One moment I was
peaceful, my two little boys in my arms, playing happily on Holiday as any
family should. Next moment, we were being washed away by a huge wave no one was
expecting. Our holiday home was now flowing down the road, crashing into nearby
trees which began to fall on top of us. I’d never been so scared before. My two
little sons didn’t leave my arms luckily, and we escaped with only a few cuts
and bruises, but that does not change how many lives were lost.
I prayed all
throughout the terror, I asked God to save them, but so many lives were still
lost and so I wondered, where was God when my husband and sons were at risk of
death?

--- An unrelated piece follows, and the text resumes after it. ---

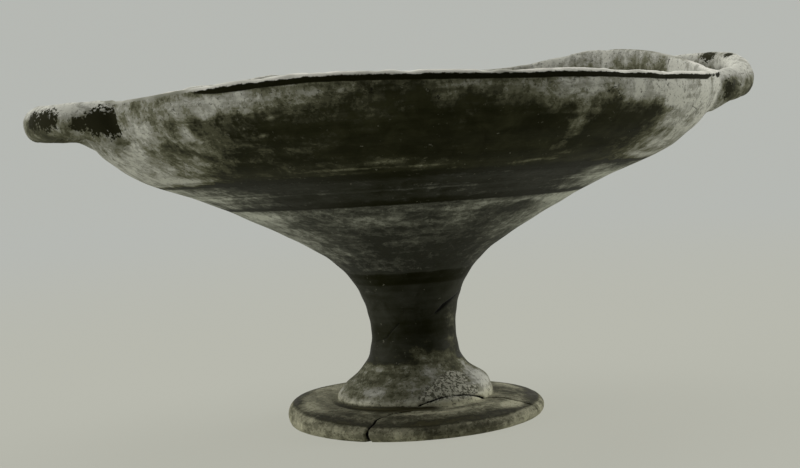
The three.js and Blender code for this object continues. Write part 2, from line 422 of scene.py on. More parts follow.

Why didn’t he prevent this?
I have prayed all my
life and believed God was there for me, I always believed he was
omnibenevolent, that he was all loving, and when I had my sons I could have
sworn I felt him beside me and so my faith became ever stronger, but since the
incident, I fear I may have started to seep into Agnosticism. I believed God
was omniscient meaning he was all seeing and knowing, but if this is true, how
could anyone, even God, bear to let the dreadful Tsunami happen, bear to let
all these lives end?
I do think I still love
God, and I thank him for giving me my two wonderful sons, but the horror of the
Tsunami my family was forced to witness has caused part of my faith to be
ripped away because I cannot help but question where my Lord was when I needed
him the most.
~ RJ
A great blog post - well done! Some good reflections here... it would be interesting to see how the faith of your character developed in the long run - after this, is their faith stronger or weaker in God?